* Direction
Below are the records. Count the lines containing the string "materials", and reply with the number alone.

>> begin Supplied information

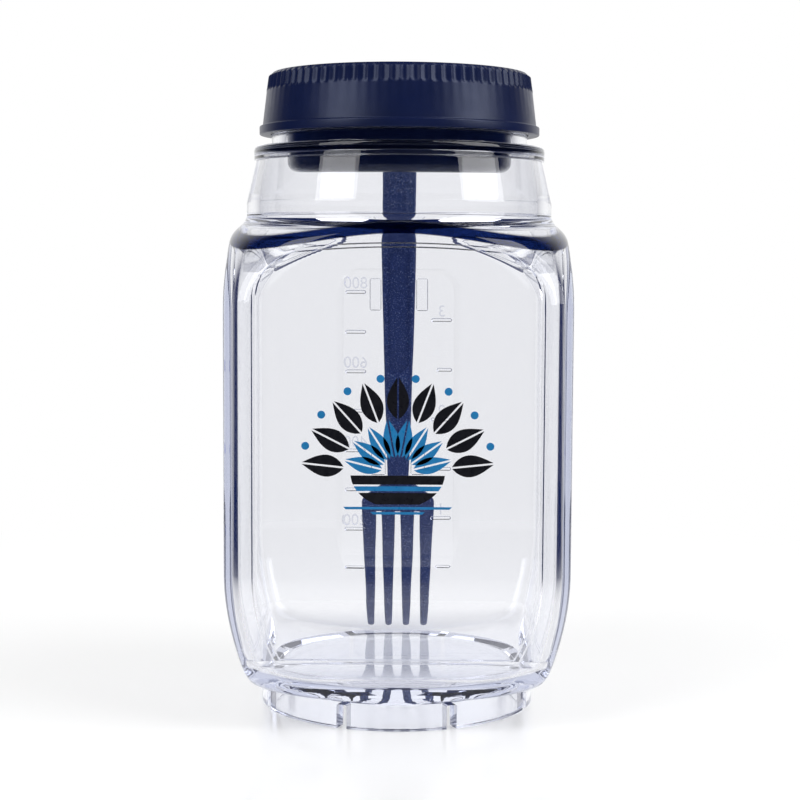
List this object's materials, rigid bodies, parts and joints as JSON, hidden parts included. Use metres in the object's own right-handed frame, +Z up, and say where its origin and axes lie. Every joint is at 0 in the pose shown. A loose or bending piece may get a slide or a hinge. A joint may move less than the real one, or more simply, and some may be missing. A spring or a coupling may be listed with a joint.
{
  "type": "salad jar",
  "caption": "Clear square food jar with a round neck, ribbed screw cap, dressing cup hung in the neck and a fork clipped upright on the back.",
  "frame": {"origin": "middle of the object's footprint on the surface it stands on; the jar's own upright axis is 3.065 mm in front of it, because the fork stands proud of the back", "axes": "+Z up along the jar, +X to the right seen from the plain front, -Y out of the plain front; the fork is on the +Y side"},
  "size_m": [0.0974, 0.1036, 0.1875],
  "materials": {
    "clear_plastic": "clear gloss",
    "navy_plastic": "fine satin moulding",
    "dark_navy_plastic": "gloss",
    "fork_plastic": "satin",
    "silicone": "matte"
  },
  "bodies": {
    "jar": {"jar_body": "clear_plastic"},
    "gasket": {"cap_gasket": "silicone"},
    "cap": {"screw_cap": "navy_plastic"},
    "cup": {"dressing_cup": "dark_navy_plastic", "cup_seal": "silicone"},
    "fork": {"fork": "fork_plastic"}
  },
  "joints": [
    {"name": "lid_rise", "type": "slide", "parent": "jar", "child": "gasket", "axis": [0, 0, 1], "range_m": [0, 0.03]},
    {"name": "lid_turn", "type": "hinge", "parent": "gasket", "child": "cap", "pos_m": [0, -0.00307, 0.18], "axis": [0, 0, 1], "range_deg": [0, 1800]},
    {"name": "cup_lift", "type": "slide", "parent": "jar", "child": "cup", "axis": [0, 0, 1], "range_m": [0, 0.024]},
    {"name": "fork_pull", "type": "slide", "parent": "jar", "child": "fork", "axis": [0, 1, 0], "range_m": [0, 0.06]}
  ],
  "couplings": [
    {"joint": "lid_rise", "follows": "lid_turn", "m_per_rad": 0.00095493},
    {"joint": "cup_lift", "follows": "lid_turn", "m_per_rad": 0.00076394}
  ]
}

>> end Supplied information
>> begin Supplied information

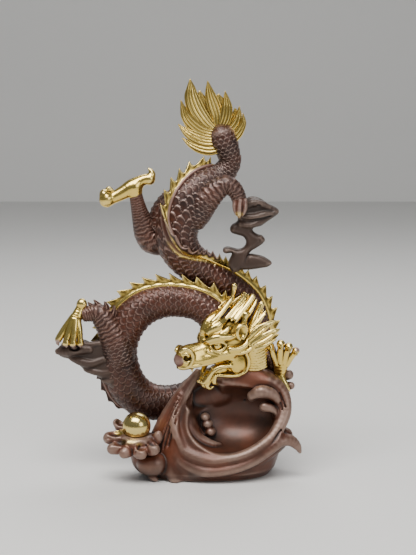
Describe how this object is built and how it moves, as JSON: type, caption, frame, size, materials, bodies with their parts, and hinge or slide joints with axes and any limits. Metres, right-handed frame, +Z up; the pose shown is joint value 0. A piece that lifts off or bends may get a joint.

>> end Supplied information

* Result below
3